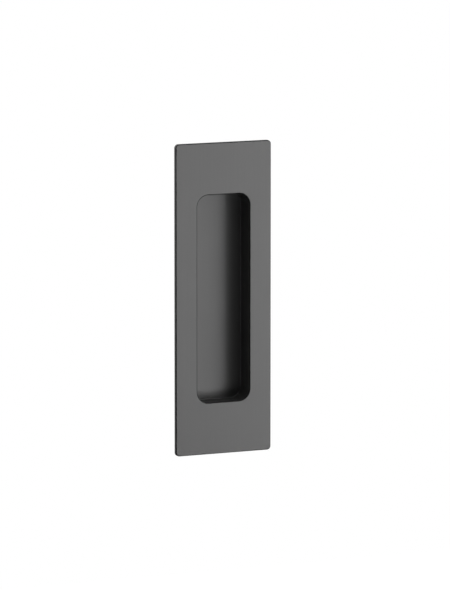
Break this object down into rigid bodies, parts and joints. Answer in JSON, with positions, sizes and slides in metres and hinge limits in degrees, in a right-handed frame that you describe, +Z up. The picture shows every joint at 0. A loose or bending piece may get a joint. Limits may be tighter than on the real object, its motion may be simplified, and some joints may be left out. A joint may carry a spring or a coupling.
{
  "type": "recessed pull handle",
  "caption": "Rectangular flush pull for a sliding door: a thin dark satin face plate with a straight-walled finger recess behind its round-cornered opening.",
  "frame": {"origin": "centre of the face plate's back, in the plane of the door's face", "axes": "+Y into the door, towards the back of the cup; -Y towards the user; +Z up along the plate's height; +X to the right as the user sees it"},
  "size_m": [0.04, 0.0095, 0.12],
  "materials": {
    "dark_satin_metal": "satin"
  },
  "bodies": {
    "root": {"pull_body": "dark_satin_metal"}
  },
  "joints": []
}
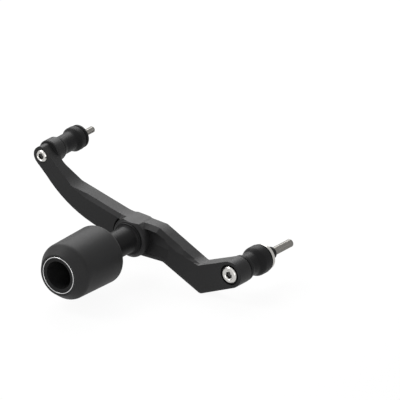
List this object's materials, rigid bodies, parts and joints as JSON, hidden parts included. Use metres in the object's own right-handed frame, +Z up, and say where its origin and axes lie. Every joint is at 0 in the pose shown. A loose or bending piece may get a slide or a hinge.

***

## Short problem
Return all of the above records exactly, leaving no line out.

## Full response
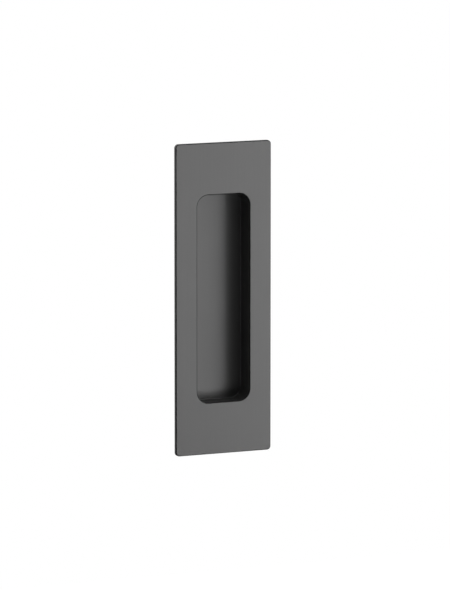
Break this object down into rigid bodies, parts and joints. Answer in JSON, with positions, sizes and slides in metres and hinge limits in degrees, in a right-handed frame that you describe, +Z up. The picture shows every joint at 0. A loose or bending piece may get a joint. Limits may be tighter than on the real object, its motion may be simplified, and some joints may be left out. A joint may carry a spring or a coupling.
{
  "type": "recessed pull handle",
  "caption": "Rectangular flush pull for a sliding door: a thin dark satin face plate with a straight-walled finger recess behind its round-cornered opening.",
  "frame": {"origin": "centre of the face plate's back, in the plane of the door's face", "axes": "+Y into the door, towards the back of the cup; -Y towards the user; +Z up along the plate's height; +X to the right as the user sees it"},
  "size_m": [0.04, 0.0095, 0.12],
  "materials": {
    "dark_satin_metal": "satin"
  },
  "bodies": {
    "root": {"pull_body": "dark_satin_metal"}
  },
  "joints": []
}
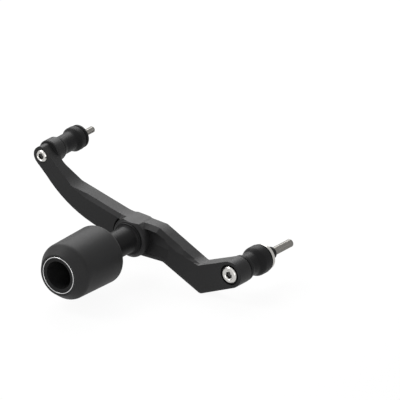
List this object's materials, rigid bodies, parts and joints as JSON, hidden parts included. Use metres in the object's own right-handed frame, +Z up, and say where its origin and axes lie. Every joint is at 0 in the pose shown. A loose or bending piece may get a slide or a hinge.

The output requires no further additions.